Isolation and identification of some gram-negative bacteria from cockroaches collected from hospital, restaurant and slum areas of Dhaka city, Bangladesh
Keywords:Cockroaches, Gram-negative bacteria, Isolation, Dhaka City
The study was conducted to identify the bacteriological quality from different species of cockroaches in three study areas in Dhaka city. A total of 15 cockroaches was collected from three different selected study areas, viz. Penang Restaurant of Bakshi Bazar, Sir Salimullah Medical College Mitford Hospital and Urban slum of Kamalapur, Dhaka.
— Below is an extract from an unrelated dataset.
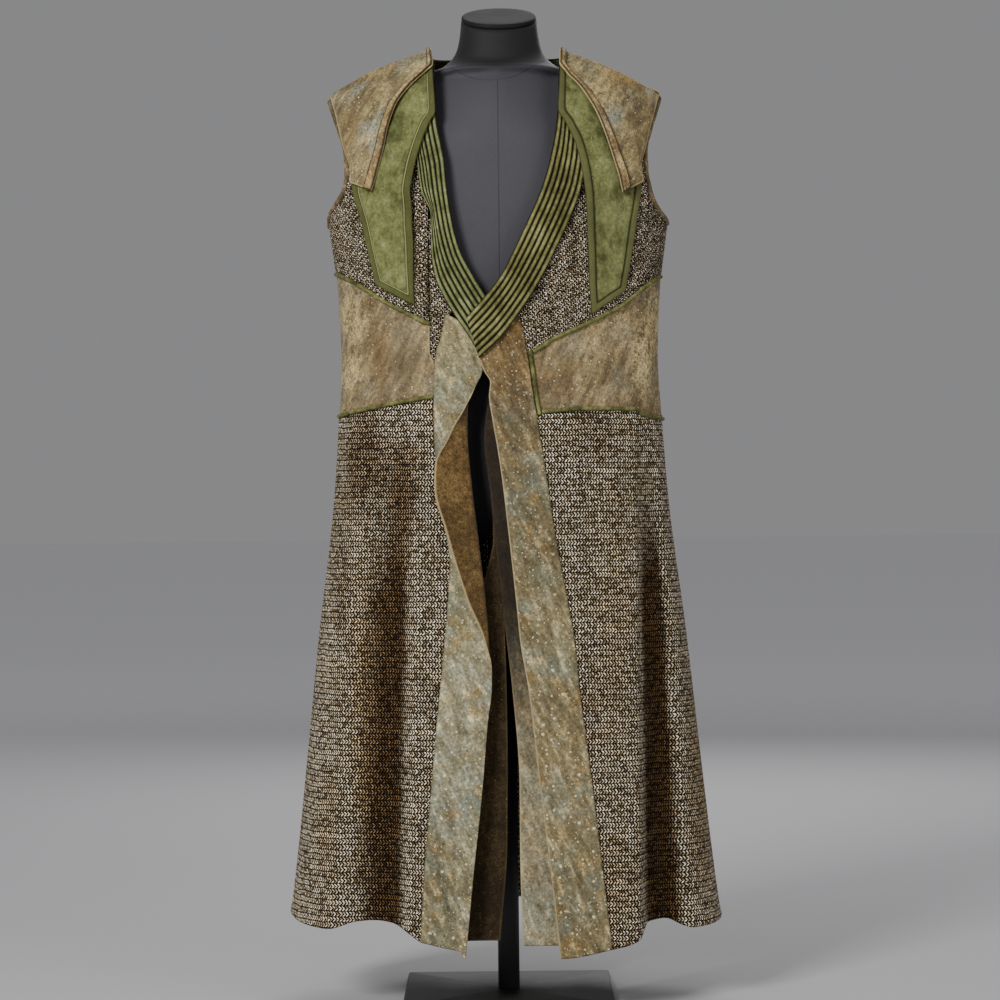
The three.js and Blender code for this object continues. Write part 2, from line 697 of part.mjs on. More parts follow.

Using detection keys, the cockroaches were identified as Periplaneta americana (53.33%), Blatella germanica (40%) and Blatta orientalis (6.67%). All of 15 cockroaches were used to isolate bacteria from external body surface and alimentary tract. A total of 48 isolates was obtained from these three species of cockroaches. Out of them 29 (60.42%) isolates were obtained from P. americana, 17 (35.42%) from B. germanica, and 2 (4.16%) from B. orientalis. Three Gram negative bacteria, viz. Klebsiella sp., Escherichia coli and Pseudomonas sp. were isolated from alimentary canal and external surface. On the external body surface 71.43% isolates were E. coli, 21.43% were Pseudomonas sp. and 7.14% were Klebsilella sp. In case of alimentary tract, 55.89% isolates were Pseudomonas sp., 23.52% were E. coli, and the rest 20.59% were Klebsiella sp. Comparison between study areas showed that the food handling area yielded maximum number (41.67%) of isolates and the urban slum yielded minimum number (25%) of isolates. In food handling isolates, 45% were Klebsiella, whereas E. coli and Pseudomonas sp. were 40% and 15%, respectively. In Hospital, E. coli was the most common (50%), followed by Klebsiella (37.5%) and Pseudomona sp. (12.50%). In urban slum, 41.67% isolates were Klebsiella sp., 41.67% were Pseudomonas sp. and 16.66% were E. coli. This study shows that cockroaches carry several Gram-negative bacteria on their body surface and alimentary tract and play a role in bacterial transmission to human.